To return to the warfare between Spaniard and Hollander
and Englishman, before twenty years were over the most
valuable colonies of the Indies and the Cape of Good Hope and
Ceylon and those along the coast of China and even Japan were
in Protestant hands. In 1621 a West Indian Company was
founded which conquered Brazil and in North America built
a fortress called Nieuw Amsterdam at the mouth of the river
which Henry Hudson had discovered in the year 1609
These new colonies enriched both England and the Dutch
Republic to such an extent that they could hire foreign soldiers
to do their fighting on land while they devoted themselves
to commerce and trade. To them the Protestant revolt meant
independence and prosperity. But in many other parts of
Europe it meant a succession of horrors compared to which the
last war was a mild excursion of kindly Sunday-school boys.
The Thirty Years War which broke out in the year 1618
and which ended with the famous treaty of Westphalia in 1648
was the perfectly natural result of a century of ever increasing
religious hatred. It was, as I have said, a terrible war. Everybody
fought everybody else and the struggle ended only when
all parties had been thoroughly exhausted and could fight no
longer.
In less than a generation it turned many parts of central
Europe into a wilderness, where the hungry peasants fought
for the carcass of a dead horse with the even hungrier wolf.
Five-sixths of all the German towns and villages were destroyed.

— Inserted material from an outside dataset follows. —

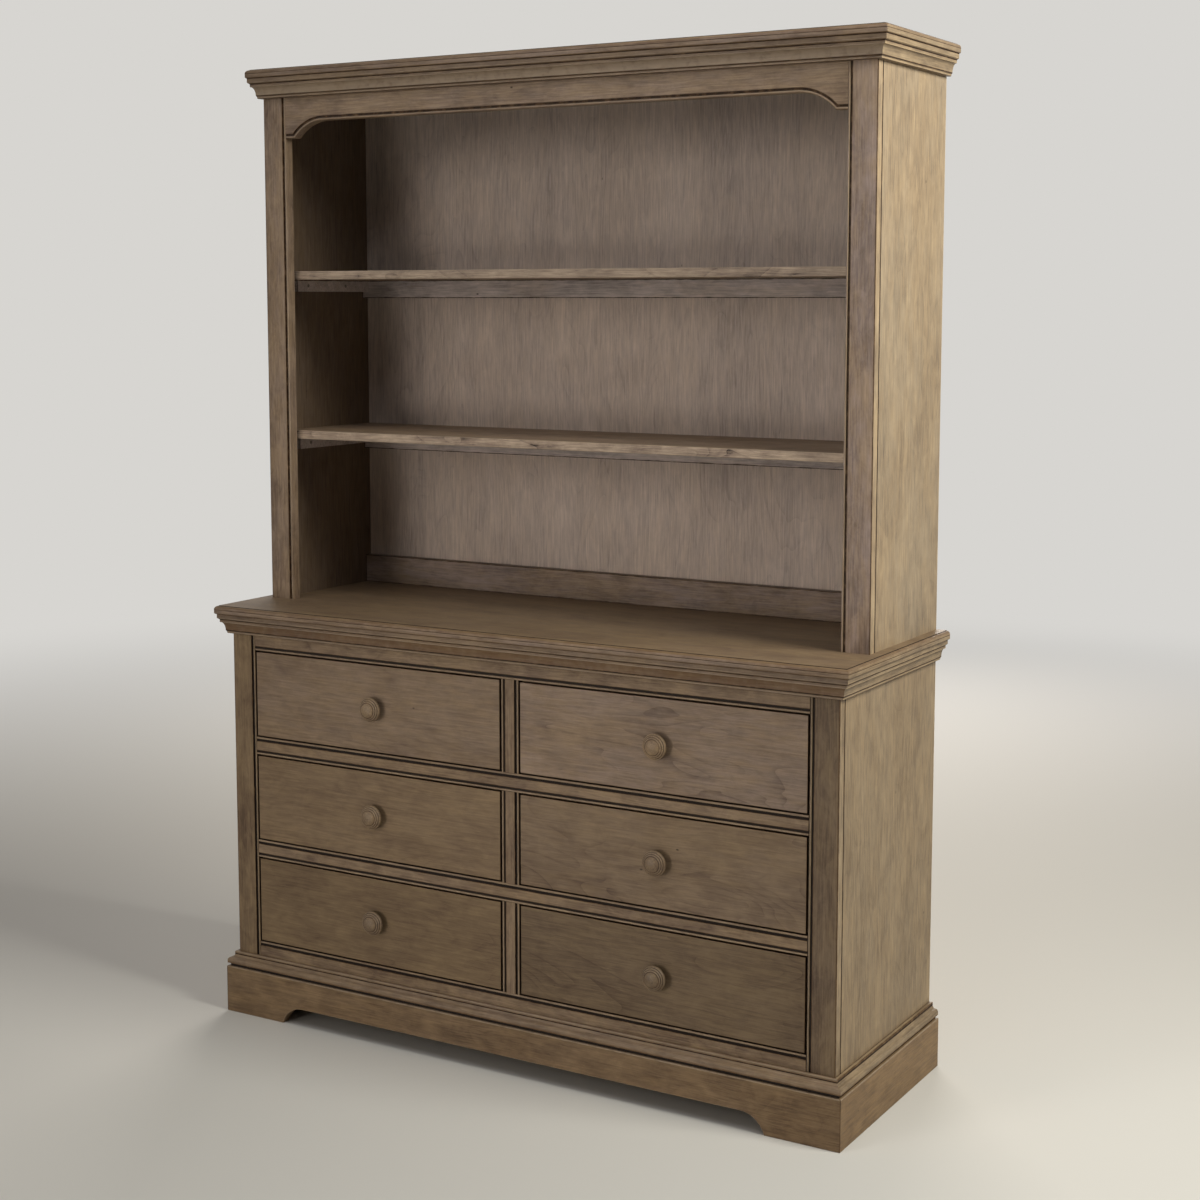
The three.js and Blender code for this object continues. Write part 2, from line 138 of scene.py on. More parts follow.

The Palatinate, in western Germany, was plundered
twenty-eight times. And a population of eighteen million
people was reduced to four million.
The hostilities began almost as soon as Ferdinand II of
the House of Habsburg had been elected Emperor. He was
the product of a most careful Jesuit training and was a most
obedient and devout son of the Church. The vow which he had
made as a young man, that he would eradicate all sects and
all heresies from his domains, Ferdinand kept to the best of
his ability. Two days before his election, his chief opponent,
Frederick, the Protestant Elector of the Palatinate and a
son-in-law of James I of England, had been made King of
Bohemia, in direct violation of Ferdinand's wishes.